> **TASK OBJECTIVE**:
The data below must be copied in full and without any change.

> **DATA**:
****************
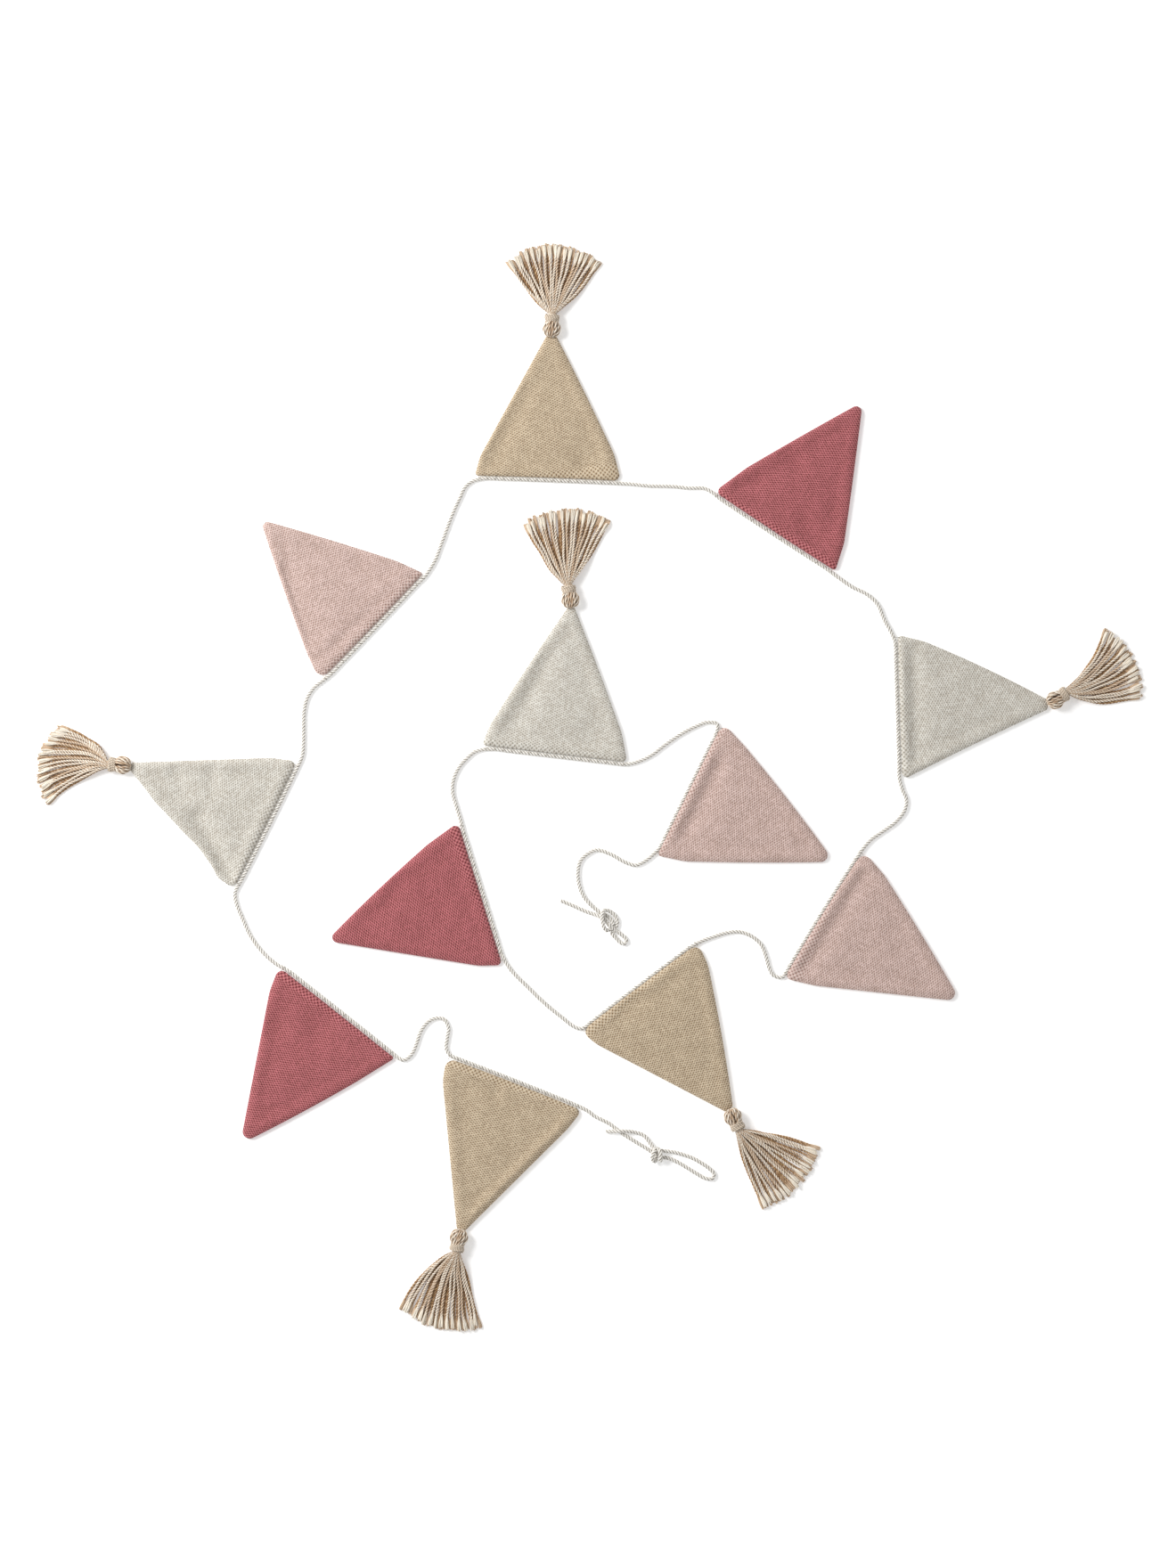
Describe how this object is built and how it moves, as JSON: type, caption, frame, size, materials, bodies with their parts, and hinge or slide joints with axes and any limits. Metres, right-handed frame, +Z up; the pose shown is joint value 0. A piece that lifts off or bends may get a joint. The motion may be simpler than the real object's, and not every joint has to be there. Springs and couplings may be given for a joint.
{
  "type": "fabric bunting",
  "caption": "Knitted triangular pennants on a twisted cotton cord with tied end loops, some pennants ending in a yarn tassel, laid out flat in a loose spiral.",
  "frame": {"origin": "middle of the laid-out spiral, on the surface that it lies on", "axes": "+Z up from the surface; +X to the right and +Y to the top of the picture"},
  "size_m": [1.0181, 1.0011, 0.0136],
  "materials": {
    "tan_knit": "matte knit",
    "rose_knit": "matte knit",
    "blush_knit": "matte knit",
    "chalk_knit": "matte knit",
    "marled_yarn": "matte yarn",
    "cream_yarn": "matte yarn",
    "cotton_cord": "matte cotton"
  },
  "bodies": {
    "root": {"pennant_01": "tan_knit", "pennant_02": "rose_knit", "pennant_03": "chalk_knit", "pennant_04": "blush_knit", "pennant_05": "tan_knit", "pennant_06": "rose_knit", "pennant_07": "chalk_knit", "pennant_08": "blush_knit", "pennant_09": "tan_knit", "pennant_10": "rose_knit", "pennant_11": "chalk_knit", "pennant_12": "blush_knit", "tassel_01": "marled_yarn", "tassel_03": "marled_yarn", "tassel_05": "marled_yarn", "tassel_07": "marled_yarn", "tassel_09": "marled_yarn", "tassel_11": "marled_yarn", "neck_binding_01": "cream_yarn", "neck_binding_03": "cream_yarn", "neck_binding_05": "cream_yarn", "neck_binding_07": "cream_yarn", "neck_binding_09": "cream_yarn", "neck_binding_11": "cream_yarn", "cord": "cotton_cord"}
  },
  "joints": []
}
****************
> **FINISHED EXERCISE**:
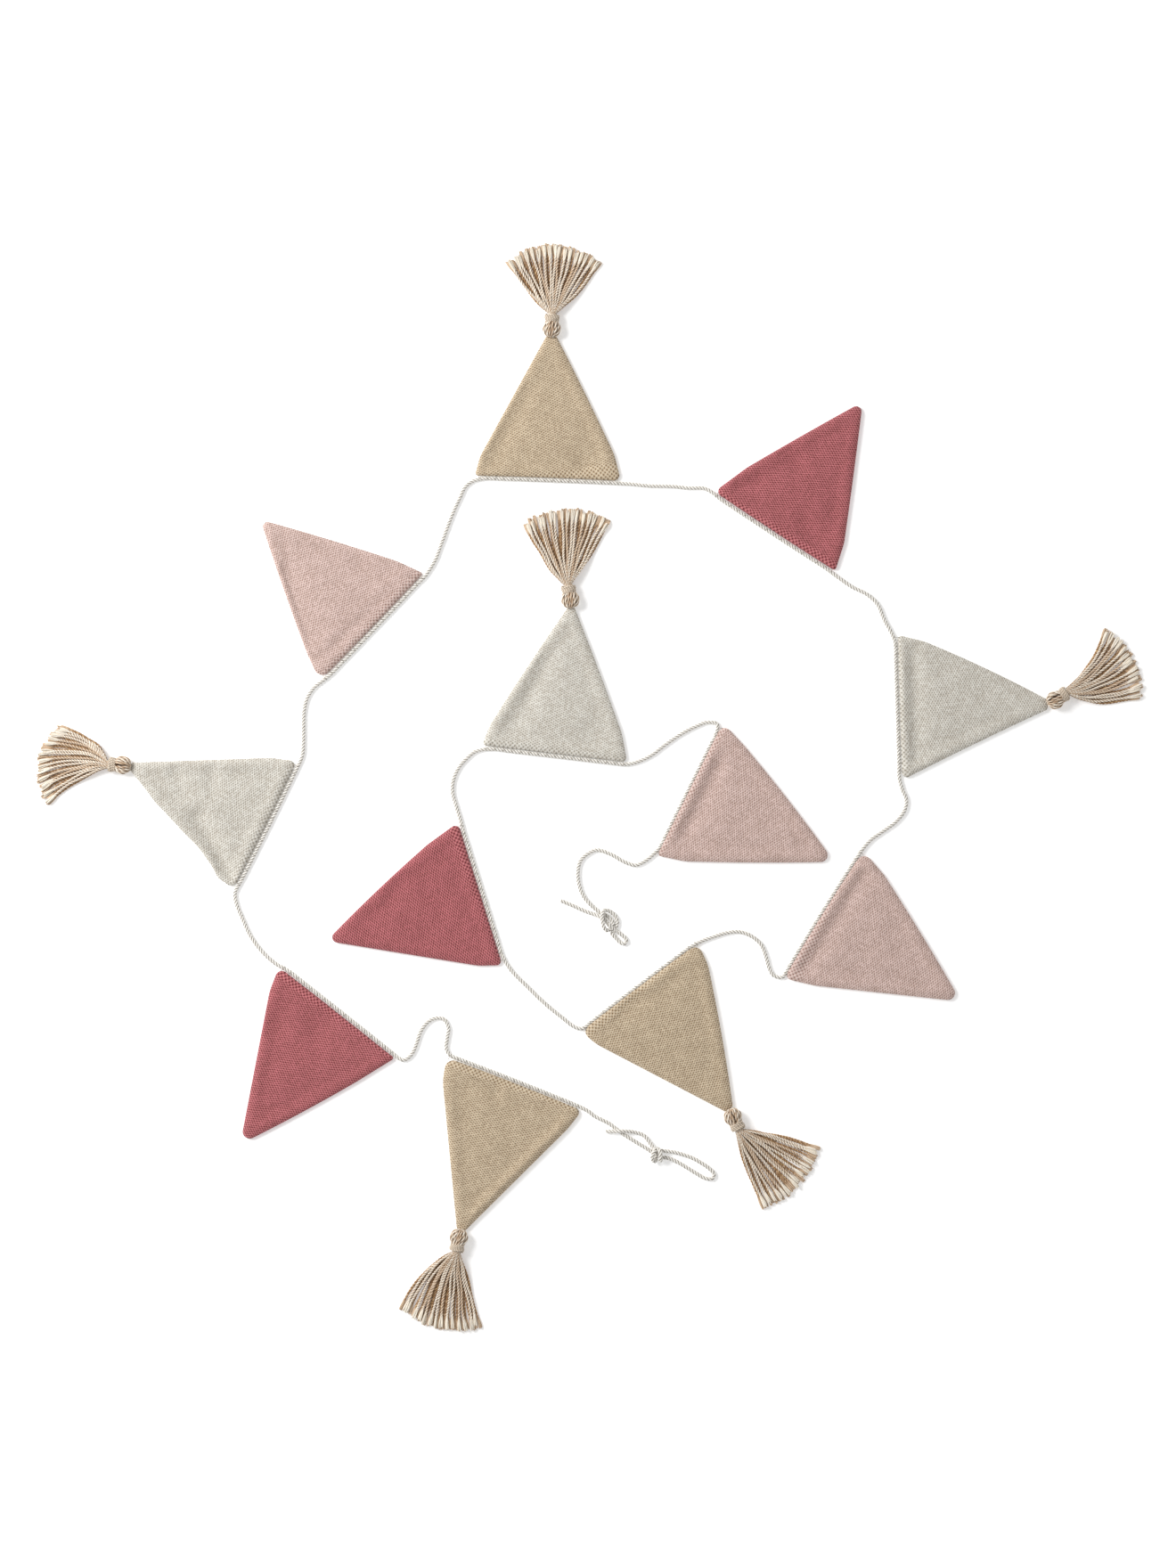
Describe how this object is built and how it moves, as JSON: type, caption, frame, size, materials, bodies with their parts, and hinge or slide joints with axes and any limits. Metres, right-handed frame, +Z up; the pose shown is joint value 0. A piece that lifts off or bends may get a joint. The motion may be simpler than the real object's, and not every joint has to be there. Springs and couplings may be given for a joint.
{
  "type": "fabric bunting",
  "caption": "Knitted triangular pennants on a twisted cotton cord with tied end loops, some pennants ending in a yarn tassel, laid out flat in a loose spiral.",
  "frame": {"origin": "middle of the laid-out spiral, on the surface that it lies on", "axes": "+Z up from the surface; +X to the right and +Y to the top of the picture"},
  "size_m": [1.0181, 1.0011, 0.0136],
  "materials": {
    "tan_knit": "matte knit",
    "rose_knit": "matte knit",
    "blush_knit": "matte knit",
    "chalk_knit": "matte knit",
    "marled_yarn": "matte yarn",
    "cream_yarn": "matte yarn",
    "cotton_cord": "matte cotton"
  },
  "bodies": {
    "root": {"pennant_01": "tan_knit", "pennant_02": "rose_knit", "pennant_03": "chalk_knit", "pennant_04": "blush_knit", "pennant_05": "tan_knit", "pennant_06": "rose_knit", "pennant_07": "chalk_knit", "pennant_08": "blush_knit", "pennant_09": "tan_knit", "pennant_10": "rose_knit", "pennant_11": "chalk_knit", "pennant_12": "blush_knit", "tassel_01": "marled_yarn", "tassel_03": "marled_yarn", "tassel_05": "marled_yarn", "tassel_07": "marled_yarn", "tassel_09": "marled_yarn", "tassel_11": "marled_yarn", "neck_binding_01": "cream_yarn", "neck_binding_03": "cream_yarn", "neck_binding_05": "cream_yarn", "neck_binding_07": "cream_yarn", "neck_binding_09": "cream_yarn", "neck_binding_11": "cream_yarn", "cord": "cotton_cord"}
  },
  "joints": []
}